Arrow-right Camera
The Spokesman-Review Newspaper
Spokane, Washington  Est. May 19, 1883

In brief: $7 million donated for diocese settlement

The Spokesman-Review

Eastern Washington Catholics have donated $7 million of the $10 million parish pledge settling the Roman Catholic Diocese of Spokane bankruptcy.

The money will fund payouts to people sexually abused decades ago by priests and other diocese agents.

“The people in the pews have been incredibly generous – and they have made real financial sacrifice – often using personal savings, even portions of Social Security or retirements payments” to fulfill the parish obligation, said Robert Hailey of the Association of Parishes, a group of priests and laity representing the diocese’s 82 parishes.
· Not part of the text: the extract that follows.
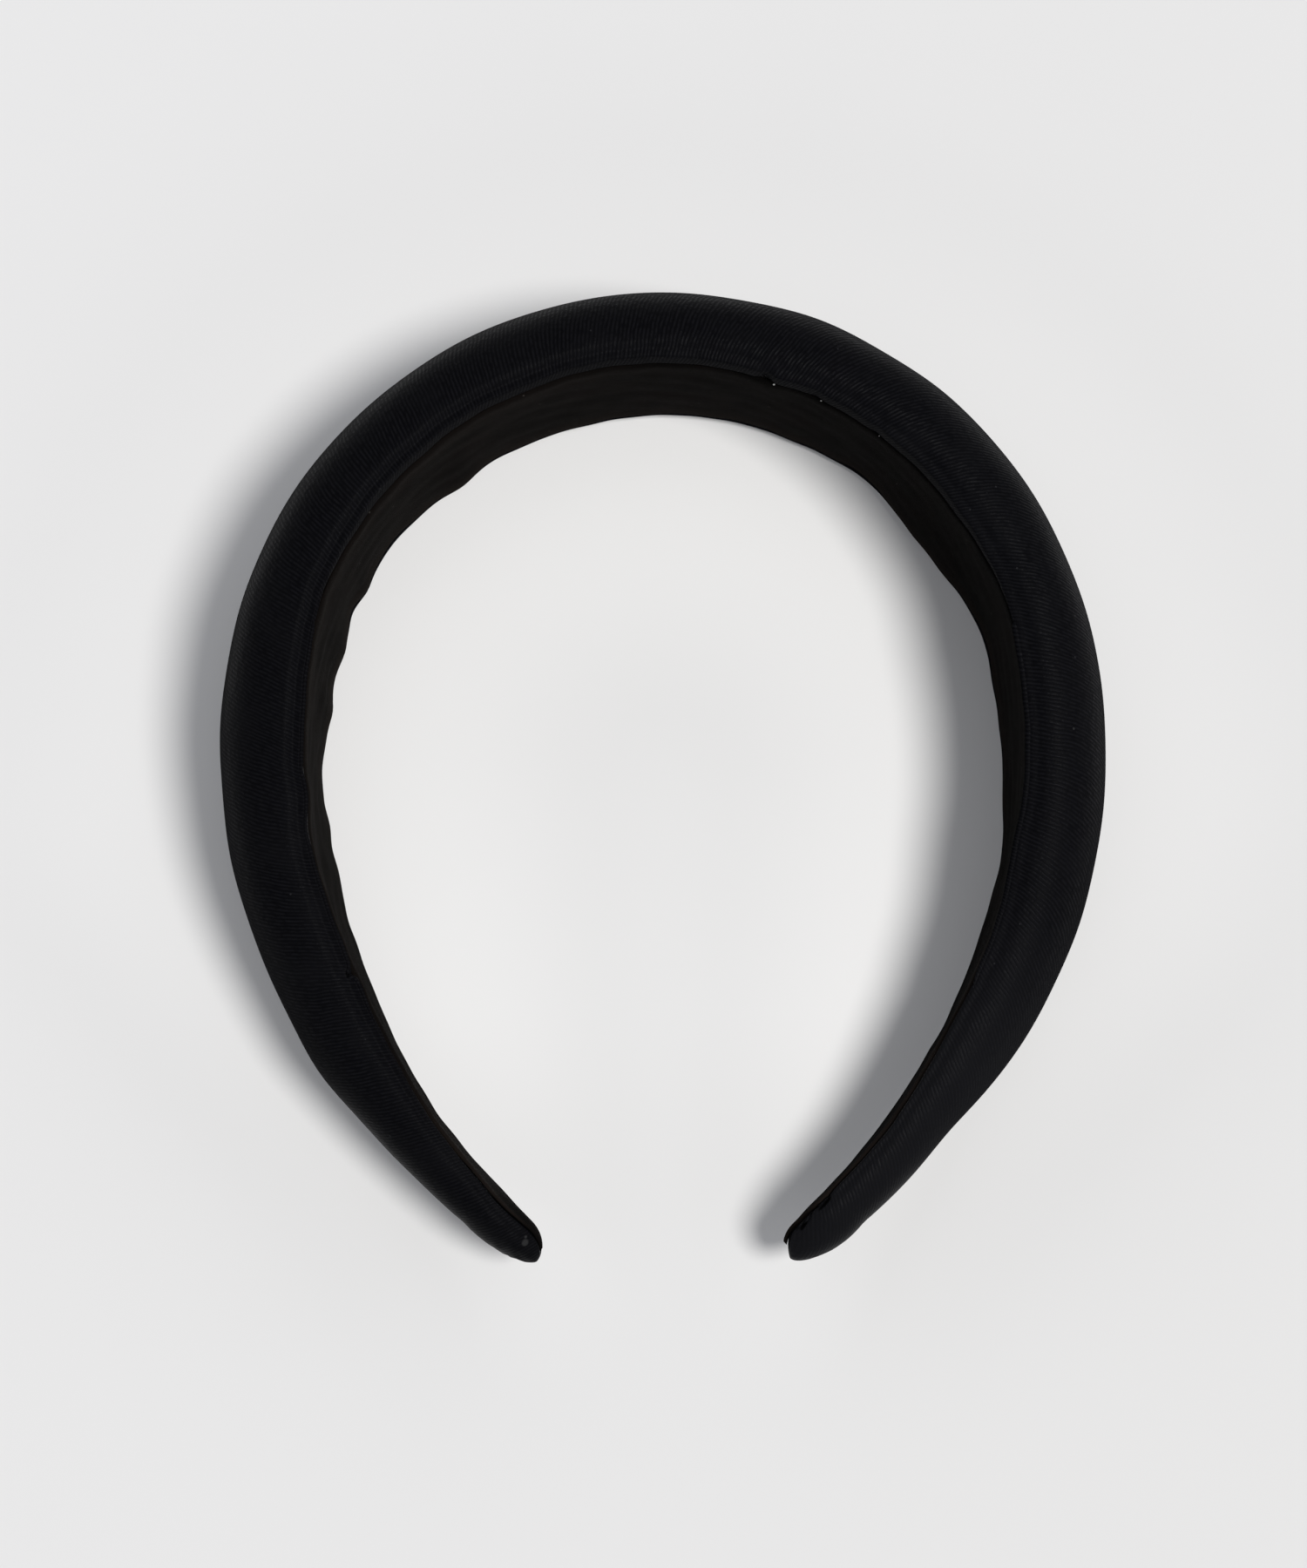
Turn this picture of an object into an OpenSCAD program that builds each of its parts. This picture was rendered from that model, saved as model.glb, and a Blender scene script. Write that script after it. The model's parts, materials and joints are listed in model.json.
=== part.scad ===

The AOP is procuring a loan for the $3 million balance, due Dec. 31, according to a press release.

The parish collections are part of a $48 million settlement reached last spring. Other funds have been collected from insurance carriers, a separate campaign by Bishop William Skylstad, and the sale of diocese land, investments, and buildings including the Chancery in downtown Spokane.

Each parish had a collection target based on a pro rata share of their collective $10 million promise.

– John Stucke

Southeast Boulevard slated to reopen today

Southeast Boulevard was supposed to open Monday. It didn’t. But it will open today.

Though the road is paved and striped, Shamrock Paving crews kept it blocked while constructing traffic islands.

The project to reconstruct Southeast Boulevard from Sherman Street/Fifth Avenue to 18th Avenue is wrapping up behind schedule. Another Shamrock Paving project in Browne’s Addition is slowly progressing.

Street Department spokeswoman Ann Deasy-Nolan said Shamrock had two months to finish the work, which gives them until Oct. 14.

City officials originally said it would take two weeks to pave each of three roads in the downtown neighborhood. That was changed to three weeks per street, but work is taking much longer.

Meanwhile the city is celebrating completion of its Ash and Maple streets repaving project. Both were reconstructed between Northwest Boulevard and Wellesley Avenue.

A grand opening ceremony will be held 10:30 a.m. Oct. 2 in the Hastings parking lot, 1704 W. Wellesley Ave.

– Amy Cannata

Colville Indian Reservation

Lab receives evidence in arson wildfire

Investigators have sent material to a forensic lab in an effort to track down an arsonist they believe started the Manila Creek fire on the Colville Indian Reservation, a fire official said Thursday.

David Nee, fire planner at the Mt. Tollman Fire Center near Keller, Wash., said he could not elaborate on what investigators found at the head of the 26,800-plus acre burn site.

The blaze, which was contained a week ago, so far has cost $6.4 million to fight, Nee said.

On Thursday, three firetrucks were assigned to patrol the wildfire’s perimeter for signs of smoke within 1,000 feet of the fire line.

In 2003, firefighters battled a smaller suspicious wildfire in the same area. Investigators believe that 4,000-acre fire also was intentionally set, but the case has yet to be solved.